THE REQUEST: Begin with the line that contains "Continue the three.js" and continue down through the line that contains "ridges and furrows."; reproduce those lines exactly and only those.

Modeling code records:
▬▬▬

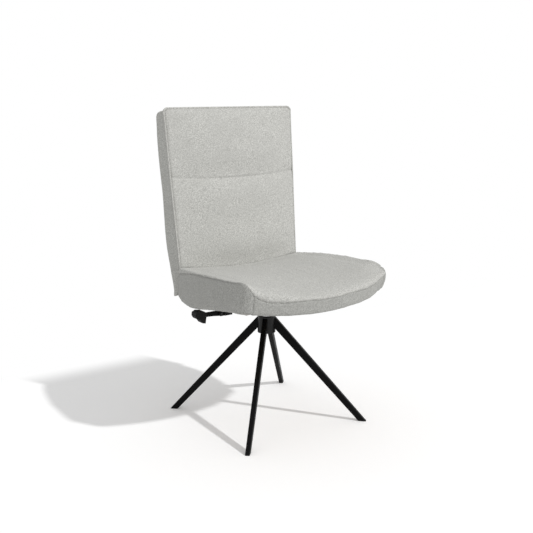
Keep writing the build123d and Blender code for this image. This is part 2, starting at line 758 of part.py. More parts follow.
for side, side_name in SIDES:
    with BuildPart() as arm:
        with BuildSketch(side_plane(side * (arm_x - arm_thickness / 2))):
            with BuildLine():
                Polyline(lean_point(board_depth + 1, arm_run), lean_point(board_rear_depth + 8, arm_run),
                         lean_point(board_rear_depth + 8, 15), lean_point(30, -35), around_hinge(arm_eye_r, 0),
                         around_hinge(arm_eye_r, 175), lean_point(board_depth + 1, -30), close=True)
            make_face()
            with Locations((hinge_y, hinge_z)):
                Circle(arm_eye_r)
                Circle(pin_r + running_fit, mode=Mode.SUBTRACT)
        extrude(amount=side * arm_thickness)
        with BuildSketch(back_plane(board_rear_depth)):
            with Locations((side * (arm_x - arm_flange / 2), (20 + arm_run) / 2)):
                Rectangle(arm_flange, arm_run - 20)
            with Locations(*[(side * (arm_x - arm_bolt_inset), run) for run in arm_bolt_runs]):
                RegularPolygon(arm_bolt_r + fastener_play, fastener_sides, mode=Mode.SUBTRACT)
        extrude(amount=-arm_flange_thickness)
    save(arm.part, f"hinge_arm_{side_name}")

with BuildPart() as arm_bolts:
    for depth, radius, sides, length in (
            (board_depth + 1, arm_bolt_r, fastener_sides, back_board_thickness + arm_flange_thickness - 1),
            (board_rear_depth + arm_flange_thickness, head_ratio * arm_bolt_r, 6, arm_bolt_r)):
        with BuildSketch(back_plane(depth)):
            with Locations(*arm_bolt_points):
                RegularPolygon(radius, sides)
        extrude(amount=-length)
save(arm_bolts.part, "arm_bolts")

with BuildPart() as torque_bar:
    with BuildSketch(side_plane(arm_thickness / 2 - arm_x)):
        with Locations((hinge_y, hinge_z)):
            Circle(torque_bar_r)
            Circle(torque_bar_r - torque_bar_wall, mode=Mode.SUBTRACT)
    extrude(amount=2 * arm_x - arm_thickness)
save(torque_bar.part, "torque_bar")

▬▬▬

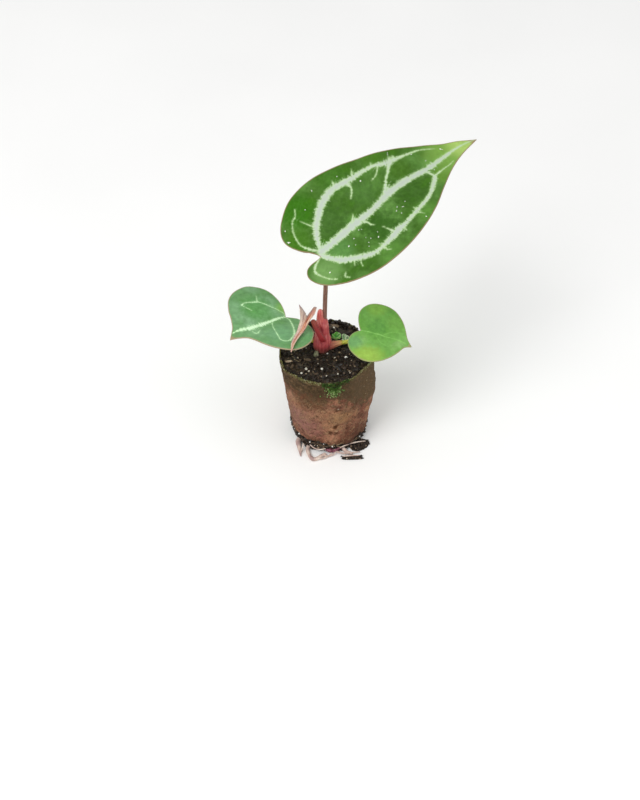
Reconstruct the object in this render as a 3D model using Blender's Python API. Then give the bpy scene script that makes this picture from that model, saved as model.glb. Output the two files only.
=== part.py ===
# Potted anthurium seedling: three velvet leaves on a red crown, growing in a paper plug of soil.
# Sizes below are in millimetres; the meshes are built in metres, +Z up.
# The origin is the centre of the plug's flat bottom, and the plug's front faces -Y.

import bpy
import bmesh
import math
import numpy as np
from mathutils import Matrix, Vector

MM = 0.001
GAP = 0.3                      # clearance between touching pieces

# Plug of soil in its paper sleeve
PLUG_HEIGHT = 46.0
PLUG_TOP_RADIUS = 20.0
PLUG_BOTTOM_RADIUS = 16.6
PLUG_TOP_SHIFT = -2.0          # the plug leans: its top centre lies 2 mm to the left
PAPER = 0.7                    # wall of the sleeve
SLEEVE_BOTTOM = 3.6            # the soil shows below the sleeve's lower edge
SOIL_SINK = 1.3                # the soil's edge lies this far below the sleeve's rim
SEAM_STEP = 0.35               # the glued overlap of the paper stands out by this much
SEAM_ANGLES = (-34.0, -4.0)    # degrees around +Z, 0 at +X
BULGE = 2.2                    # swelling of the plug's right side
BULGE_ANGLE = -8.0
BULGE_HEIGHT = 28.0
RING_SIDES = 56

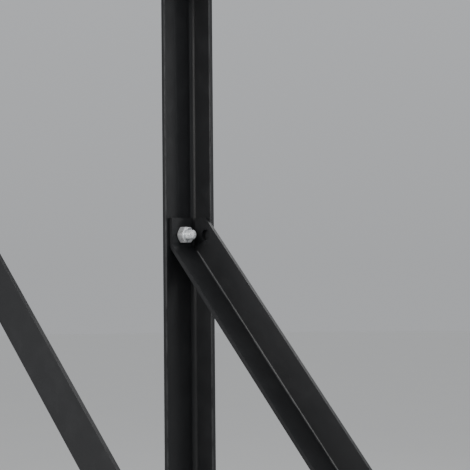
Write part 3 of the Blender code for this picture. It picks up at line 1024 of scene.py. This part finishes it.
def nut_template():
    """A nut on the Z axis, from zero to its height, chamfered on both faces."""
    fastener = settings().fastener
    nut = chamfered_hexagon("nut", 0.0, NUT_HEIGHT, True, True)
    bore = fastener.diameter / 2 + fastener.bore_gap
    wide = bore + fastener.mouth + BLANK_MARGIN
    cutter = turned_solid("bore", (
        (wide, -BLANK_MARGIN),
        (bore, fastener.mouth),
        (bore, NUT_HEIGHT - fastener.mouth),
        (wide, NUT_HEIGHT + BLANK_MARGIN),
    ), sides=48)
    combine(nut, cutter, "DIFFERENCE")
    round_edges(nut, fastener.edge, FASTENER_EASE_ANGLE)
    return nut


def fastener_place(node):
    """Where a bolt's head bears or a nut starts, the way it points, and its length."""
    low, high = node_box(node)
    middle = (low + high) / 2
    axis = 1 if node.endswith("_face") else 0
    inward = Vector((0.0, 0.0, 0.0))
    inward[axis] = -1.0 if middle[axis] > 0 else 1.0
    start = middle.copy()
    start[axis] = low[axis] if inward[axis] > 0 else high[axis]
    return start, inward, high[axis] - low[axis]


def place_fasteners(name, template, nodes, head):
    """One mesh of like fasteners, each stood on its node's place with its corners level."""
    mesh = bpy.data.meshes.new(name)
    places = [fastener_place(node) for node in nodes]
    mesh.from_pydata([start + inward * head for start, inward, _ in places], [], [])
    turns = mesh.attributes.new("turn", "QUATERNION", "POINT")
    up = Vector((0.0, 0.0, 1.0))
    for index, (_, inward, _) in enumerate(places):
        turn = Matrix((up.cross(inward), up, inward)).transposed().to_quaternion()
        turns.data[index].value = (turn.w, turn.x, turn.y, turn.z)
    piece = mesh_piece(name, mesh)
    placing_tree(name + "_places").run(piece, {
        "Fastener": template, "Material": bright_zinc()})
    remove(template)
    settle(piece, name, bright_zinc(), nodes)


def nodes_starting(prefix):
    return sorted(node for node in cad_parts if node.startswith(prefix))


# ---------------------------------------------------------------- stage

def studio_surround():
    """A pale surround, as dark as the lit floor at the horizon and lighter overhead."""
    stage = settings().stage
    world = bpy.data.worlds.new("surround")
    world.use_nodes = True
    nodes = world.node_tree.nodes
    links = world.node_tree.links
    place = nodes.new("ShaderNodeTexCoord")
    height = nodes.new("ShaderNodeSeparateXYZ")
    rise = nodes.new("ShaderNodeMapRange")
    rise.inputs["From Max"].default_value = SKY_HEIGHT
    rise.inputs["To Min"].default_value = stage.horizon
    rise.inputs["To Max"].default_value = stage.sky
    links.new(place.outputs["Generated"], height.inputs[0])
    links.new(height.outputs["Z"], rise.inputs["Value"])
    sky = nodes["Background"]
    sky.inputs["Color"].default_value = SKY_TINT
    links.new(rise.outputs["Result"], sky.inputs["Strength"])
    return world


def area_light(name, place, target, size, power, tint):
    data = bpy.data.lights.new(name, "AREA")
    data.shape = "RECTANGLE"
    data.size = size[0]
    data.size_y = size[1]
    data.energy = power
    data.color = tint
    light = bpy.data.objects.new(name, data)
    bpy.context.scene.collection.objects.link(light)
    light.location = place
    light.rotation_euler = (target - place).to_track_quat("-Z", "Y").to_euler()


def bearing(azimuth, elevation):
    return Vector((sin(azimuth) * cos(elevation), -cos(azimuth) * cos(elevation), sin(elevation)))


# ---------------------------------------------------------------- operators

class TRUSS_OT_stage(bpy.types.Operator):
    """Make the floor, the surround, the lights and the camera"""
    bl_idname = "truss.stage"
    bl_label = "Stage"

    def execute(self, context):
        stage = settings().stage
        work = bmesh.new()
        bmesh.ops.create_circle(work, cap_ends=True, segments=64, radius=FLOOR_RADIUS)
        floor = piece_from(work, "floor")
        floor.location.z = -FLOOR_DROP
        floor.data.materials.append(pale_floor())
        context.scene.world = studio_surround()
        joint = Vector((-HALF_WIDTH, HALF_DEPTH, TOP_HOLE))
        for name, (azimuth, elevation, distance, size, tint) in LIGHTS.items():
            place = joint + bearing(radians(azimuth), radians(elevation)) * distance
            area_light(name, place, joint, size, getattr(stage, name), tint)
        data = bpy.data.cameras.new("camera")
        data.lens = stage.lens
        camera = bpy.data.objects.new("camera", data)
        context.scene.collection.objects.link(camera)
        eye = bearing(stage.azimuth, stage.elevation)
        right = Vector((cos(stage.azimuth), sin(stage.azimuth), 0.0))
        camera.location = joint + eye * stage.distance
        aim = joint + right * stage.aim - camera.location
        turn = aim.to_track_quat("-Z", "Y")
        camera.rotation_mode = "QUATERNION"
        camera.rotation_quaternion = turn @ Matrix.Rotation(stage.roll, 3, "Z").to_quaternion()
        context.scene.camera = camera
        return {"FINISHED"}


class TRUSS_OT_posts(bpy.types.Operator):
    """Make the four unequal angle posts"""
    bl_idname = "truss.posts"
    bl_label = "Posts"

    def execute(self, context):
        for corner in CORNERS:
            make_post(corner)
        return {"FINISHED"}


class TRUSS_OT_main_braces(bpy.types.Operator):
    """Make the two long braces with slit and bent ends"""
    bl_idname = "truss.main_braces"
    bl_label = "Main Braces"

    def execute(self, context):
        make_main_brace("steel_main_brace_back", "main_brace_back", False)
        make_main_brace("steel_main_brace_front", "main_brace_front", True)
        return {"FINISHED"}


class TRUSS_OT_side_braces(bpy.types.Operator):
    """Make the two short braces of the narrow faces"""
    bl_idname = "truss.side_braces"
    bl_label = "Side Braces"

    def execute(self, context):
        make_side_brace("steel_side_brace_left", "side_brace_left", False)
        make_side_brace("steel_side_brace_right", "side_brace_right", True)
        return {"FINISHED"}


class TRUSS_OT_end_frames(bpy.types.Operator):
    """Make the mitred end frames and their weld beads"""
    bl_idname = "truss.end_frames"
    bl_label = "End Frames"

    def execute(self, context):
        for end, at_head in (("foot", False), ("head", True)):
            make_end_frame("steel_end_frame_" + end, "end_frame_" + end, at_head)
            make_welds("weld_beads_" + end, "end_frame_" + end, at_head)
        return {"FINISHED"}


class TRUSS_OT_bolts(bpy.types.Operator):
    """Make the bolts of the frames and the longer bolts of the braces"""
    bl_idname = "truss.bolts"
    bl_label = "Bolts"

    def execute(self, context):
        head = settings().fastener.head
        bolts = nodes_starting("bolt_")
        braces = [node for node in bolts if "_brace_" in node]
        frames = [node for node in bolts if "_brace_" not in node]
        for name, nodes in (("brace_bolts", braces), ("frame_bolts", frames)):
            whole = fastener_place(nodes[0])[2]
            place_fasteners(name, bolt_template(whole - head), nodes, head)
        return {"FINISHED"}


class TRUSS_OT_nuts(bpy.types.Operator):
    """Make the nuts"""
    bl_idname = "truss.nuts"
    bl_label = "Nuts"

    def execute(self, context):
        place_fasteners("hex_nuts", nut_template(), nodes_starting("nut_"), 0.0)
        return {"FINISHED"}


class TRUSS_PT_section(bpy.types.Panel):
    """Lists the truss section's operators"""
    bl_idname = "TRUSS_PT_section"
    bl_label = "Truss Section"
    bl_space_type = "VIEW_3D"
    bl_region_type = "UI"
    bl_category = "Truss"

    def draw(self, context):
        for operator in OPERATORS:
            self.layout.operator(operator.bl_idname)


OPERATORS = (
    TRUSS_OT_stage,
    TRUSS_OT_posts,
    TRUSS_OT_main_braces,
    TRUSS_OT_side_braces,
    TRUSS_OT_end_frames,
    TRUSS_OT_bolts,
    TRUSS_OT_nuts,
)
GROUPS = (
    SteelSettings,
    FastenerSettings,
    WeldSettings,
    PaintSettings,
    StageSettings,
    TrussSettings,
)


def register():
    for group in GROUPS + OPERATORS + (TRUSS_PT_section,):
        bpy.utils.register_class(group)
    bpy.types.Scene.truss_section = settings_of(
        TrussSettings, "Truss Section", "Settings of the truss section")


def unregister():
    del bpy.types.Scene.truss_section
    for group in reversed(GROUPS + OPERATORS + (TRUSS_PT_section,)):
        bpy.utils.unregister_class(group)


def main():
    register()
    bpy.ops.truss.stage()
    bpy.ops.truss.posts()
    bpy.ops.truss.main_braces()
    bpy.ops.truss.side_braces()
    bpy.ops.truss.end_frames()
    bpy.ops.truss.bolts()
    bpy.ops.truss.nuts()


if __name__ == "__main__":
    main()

▬▬▬

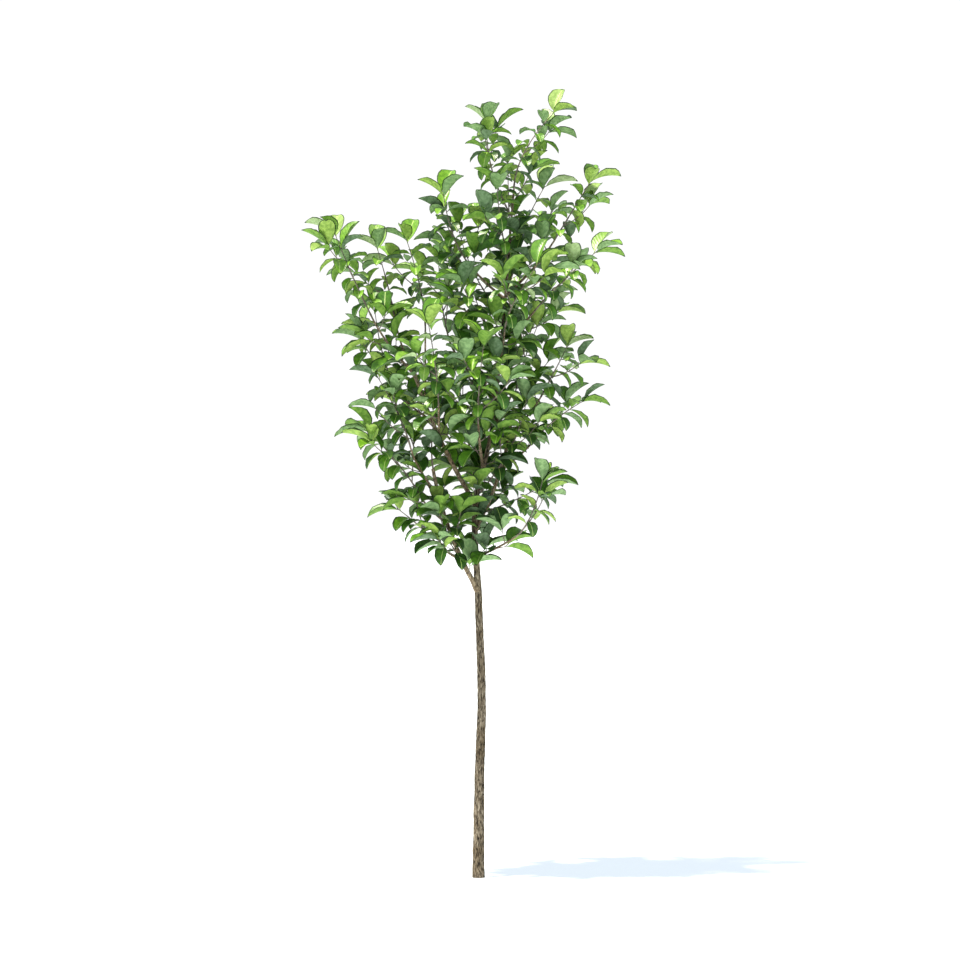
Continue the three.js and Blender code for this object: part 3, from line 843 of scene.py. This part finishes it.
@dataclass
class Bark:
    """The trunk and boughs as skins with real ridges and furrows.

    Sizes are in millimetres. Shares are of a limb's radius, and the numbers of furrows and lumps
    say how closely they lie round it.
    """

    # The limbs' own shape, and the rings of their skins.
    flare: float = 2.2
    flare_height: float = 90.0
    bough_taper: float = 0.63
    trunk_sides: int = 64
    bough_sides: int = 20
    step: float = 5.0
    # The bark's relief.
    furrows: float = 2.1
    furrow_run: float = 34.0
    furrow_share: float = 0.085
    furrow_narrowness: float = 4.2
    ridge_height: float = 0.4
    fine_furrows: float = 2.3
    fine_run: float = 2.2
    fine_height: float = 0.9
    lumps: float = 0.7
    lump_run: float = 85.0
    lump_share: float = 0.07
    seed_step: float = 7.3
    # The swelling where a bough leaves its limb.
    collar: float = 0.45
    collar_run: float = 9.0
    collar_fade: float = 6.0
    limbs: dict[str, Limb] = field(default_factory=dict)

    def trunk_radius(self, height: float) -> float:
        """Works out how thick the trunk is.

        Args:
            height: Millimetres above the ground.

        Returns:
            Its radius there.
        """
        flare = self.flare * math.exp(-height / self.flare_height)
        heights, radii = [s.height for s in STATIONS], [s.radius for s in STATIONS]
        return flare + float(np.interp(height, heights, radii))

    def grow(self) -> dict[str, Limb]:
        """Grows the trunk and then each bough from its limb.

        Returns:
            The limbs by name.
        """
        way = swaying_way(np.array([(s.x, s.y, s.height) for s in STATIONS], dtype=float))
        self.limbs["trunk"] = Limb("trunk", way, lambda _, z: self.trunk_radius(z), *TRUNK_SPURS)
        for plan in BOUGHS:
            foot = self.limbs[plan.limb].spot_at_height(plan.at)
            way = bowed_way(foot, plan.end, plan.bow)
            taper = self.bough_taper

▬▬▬

FULL RESPONSE:
Continue the three.js and Blender code for this object: part 3, from line 843 of scene.py. This part finishes it.
@dataclass
class Bark:
    """The trunk and boughs as skins with real ridges and furrows.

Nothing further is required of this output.